Judge Raveh: He was basing himself on a reservation about
this document.  That is what I understood.

Attorney General: It is somewhat difficult to accept the
document without accepting precisely what it contains.  We
have no other text or version of this document.  Either one
accepts the document or one does not accept it in its
entirety.  I assumed that this document was precisely one of
those on which Dr. Servatius builds his defence.  He cannot
accept one part and say: Up to here it is authenticated, and
from here this is an addition.

Dr. Servatius: As far as I understand it, this is the first
document of the -

Presiding Judge: Yes, this is the document about which you
spoke earlier.

Dr. Servatius: The document contains both incriminatory
material and exonerative material.  If it is not accepted, I
do not have to defend myself against the document.

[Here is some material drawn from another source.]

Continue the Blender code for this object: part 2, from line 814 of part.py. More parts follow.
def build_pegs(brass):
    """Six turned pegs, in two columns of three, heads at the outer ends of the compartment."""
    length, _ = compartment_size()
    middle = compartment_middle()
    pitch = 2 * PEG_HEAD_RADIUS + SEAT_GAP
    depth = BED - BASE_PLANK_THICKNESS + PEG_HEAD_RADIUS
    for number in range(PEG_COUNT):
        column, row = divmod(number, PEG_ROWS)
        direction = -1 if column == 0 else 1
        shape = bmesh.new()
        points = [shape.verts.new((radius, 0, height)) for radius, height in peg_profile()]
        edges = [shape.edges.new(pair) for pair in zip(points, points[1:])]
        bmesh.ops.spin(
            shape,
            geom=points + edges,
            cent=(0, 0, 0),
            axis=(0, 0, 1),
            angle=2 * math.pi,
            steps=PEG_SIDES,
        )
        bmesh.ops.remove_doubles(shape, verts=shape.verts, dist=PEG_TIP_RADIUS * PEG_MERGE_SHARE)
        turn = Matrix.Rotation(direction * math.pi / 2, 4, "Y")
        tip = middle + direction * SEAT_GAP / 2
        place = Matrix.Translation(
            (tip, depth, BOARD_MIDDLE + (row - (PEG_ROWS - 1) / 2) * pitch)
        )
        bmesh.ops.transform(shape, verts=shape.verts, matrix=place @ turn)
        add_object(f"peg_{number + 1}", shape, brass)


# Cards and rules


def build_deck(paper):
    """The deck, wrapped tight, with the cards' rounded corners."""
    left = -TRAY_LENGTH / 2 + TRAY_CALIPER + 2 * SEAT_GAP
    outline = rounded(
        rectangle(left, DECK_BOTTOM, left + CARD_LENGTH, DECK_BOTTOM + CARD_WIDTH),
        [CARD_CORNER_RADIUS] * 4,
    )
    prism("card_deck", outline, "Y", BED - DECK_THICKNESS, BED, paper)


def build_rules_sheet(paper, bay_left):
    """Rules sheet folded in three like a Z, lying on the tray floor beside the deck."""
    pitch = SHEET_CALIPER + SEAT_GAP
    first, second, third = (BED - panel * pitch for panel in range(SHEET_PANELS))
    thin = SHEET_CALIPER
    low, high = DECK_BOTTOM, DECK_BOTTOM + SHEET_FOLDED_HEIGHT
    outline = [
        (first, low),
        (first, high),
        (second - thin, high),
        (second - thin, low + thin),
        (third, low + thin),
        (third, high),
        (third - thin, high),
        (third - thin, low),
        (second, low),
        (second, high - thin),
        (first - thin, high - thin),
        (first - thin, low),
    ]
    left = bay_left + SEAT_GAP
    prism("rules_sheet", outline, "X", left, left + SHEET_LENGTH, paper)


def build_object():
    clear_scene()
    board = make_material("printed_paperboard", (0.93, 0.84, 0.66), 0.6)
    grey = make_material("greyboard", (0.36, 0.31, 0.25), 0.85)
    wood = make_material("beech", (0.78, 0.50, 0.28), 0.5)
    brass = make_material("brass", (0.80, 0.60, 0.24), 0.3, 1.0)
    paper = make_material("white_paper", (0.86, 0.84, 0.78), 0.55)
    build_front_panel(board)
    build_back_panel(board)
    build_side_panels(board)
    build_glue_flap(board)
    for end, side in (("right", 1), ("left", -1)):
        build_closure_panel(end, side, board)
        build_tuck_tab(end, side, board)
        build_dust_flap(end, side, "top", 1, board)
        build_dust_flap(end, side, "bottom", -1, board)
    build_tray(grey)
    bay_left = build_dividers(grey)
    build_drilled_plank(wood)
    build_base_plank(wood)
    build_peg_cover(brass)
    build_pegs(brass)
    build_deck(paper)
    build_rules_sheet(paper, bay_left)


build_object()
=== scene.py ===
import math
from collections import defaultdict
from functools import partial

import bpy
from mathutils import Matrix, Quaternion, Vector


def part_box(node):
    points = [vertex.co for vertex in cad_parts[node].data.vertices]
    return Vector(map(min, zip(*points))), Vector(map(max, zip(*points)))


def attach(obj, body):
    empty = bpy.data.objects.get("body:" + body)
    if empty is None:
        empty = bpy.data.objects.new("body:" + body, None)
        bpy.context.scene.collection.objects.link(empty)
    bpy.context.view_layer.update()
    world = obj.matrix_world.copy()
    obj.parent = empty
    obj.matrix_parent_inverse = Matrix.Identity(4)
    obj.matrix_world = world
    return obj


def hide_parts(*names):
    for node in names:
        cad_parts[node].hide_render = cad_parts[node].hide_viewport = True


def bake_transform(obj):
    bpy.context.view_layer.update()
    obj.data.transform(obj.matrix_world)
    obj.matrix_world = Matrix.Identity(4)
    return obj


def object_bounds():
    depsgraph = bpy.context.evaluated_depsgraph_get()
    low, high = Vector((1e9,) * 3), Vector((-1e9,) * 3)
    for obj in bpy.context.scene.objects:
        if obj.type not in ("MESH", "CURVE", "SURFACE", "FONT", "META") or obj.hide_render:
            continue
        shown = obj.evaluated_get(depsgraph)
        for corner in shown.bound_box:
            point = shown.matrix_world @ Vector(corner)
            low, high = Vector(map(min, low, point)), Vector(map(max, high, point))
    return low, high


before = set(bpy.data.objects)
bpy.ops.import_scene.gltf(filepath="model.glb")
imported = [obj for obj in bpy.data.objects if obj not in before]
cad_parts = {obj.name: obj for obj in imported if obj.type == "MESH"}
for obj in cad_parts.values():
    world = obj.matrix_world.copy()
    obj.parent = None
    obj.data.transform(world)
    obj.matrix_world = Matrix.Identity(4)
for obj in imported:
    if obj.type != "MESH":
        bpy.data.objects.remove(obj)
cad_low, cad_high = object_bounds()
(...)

Presiding Judge: This is what was shown to Krumey when he
was examined in Germany, and this is how it reached our

Dr. Servatius: Very well, I leave it to the Court's

Presiding Judge: In that case, whom would you like to take

Dr. Servatius: Witness Baer, one of the last commandants of
the Auschwitz concentration camp.  This is the examination
of 6 June 1961 before the Court of First Instance in
Frankfurt am Main.  I would refer to the last page, three,
where it says: "When I took over command matters, Hoess was
there.  However, at that time Hoess was a Bureau Chief in
the Economic and Administrative Main Office, Bureau Group D.
He was not a commandant any longer.  Before I arrived, Hoess
had ceased being a commandant; Liebehenschel had taken over
this post, previously occupied by Hoess.  However, when I
took up my office, Liebehenschel was not present and did not
hand matters over to me.

I did not know the Accused Adolf Eichmann, nor did I have
anything to do with him.  I also did not know of him as
someone in the Head Office for Reich Security.  I do not
wish to answer any further questions."  This is all I wish
to read out from the document.

Presiding Judge: I designate this exhibit - i.e., this
statement by Ber - Number IX.

The Court will adjourn until 3.30 this afternoon.